In this alternative TV reality, the Devil can’t lie. He can’t kill. He can’t torture people for fun, nor does he want to. His sole purpose for existence, apart from to get back at his Father in Heaven, is to punish the guilty. In Lucifer, the Devil isn’t the source of all evil, he’s the avenger of it.

His greatest superpower, if you can call it that, is that he has the capacity to find out what it is that you truly desire. He can’t force you to make sinful choices, but he can play on your darkest temptations.

And in this Americanized morality tale, the Deep Below isn’t what you’d expect either. In Lucifer, Hell isn’t a land of fire of brimstone, with ghoulish fiends and nefarious beasts causing chaos. It’s something altogether subtler and more psychologically tormenting than that. It’s the place you go to after death if you’re bedevilled by an intense sense of guilt over what you’ve done in life. Rather than spend all eternity tied to a rack, you while away your days reliving over and over the very incident that caused your deep sense of guilt. In Hell, the door is always open but no one ever leaves.

Whereas the ‘concerned moms’ on onemillionmoms.com are right that this provides a (perhaps unwanted) divergence from the traditional, biblical fable of Satan with his horns and tail; it speaks to a younger, more secular audience, who have given up faith in organized religion but still want to believe in the power of doing right by their fellow man. For a generation that has lost sight of ecclesiastical fervour, this is a Satan we can believe in.
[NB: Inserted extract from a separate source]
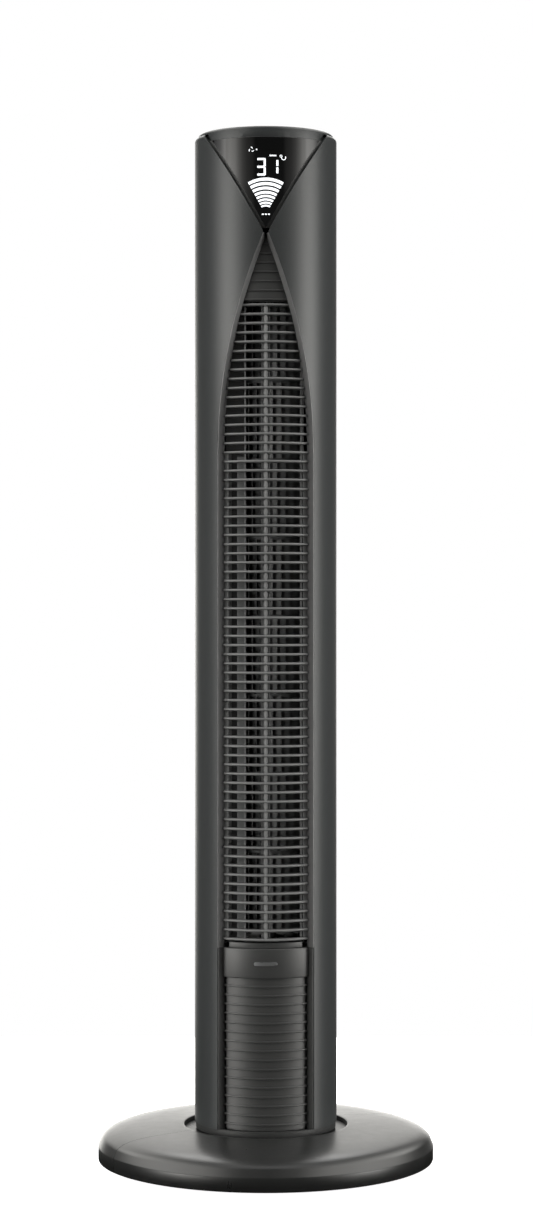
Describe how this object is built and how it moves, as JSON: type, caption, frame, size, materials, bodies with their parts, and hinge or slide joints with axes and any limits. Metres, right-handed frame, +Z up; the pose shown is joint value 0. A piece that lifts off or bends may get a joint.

The thousands of maternal protestors did eventually get their way. Not wanting to be hauled over the coals, the Fox Network axed the show shortly after it’s third season. However, when over 200,000 fans signed their own petition calling for Lucifer to be saved, their prayers were answered by none other than that company from on high, Netflix, who will be airing Season 4 in the Spring 2019.

The cast hasn’t given many clues away as to what happens in the new season. At the moment, it remains a mystery. However, when it finally airs, you’ll probably find yourself watching it. Because let’s face it, we all sometimes like to give into a little temptation, don’t we?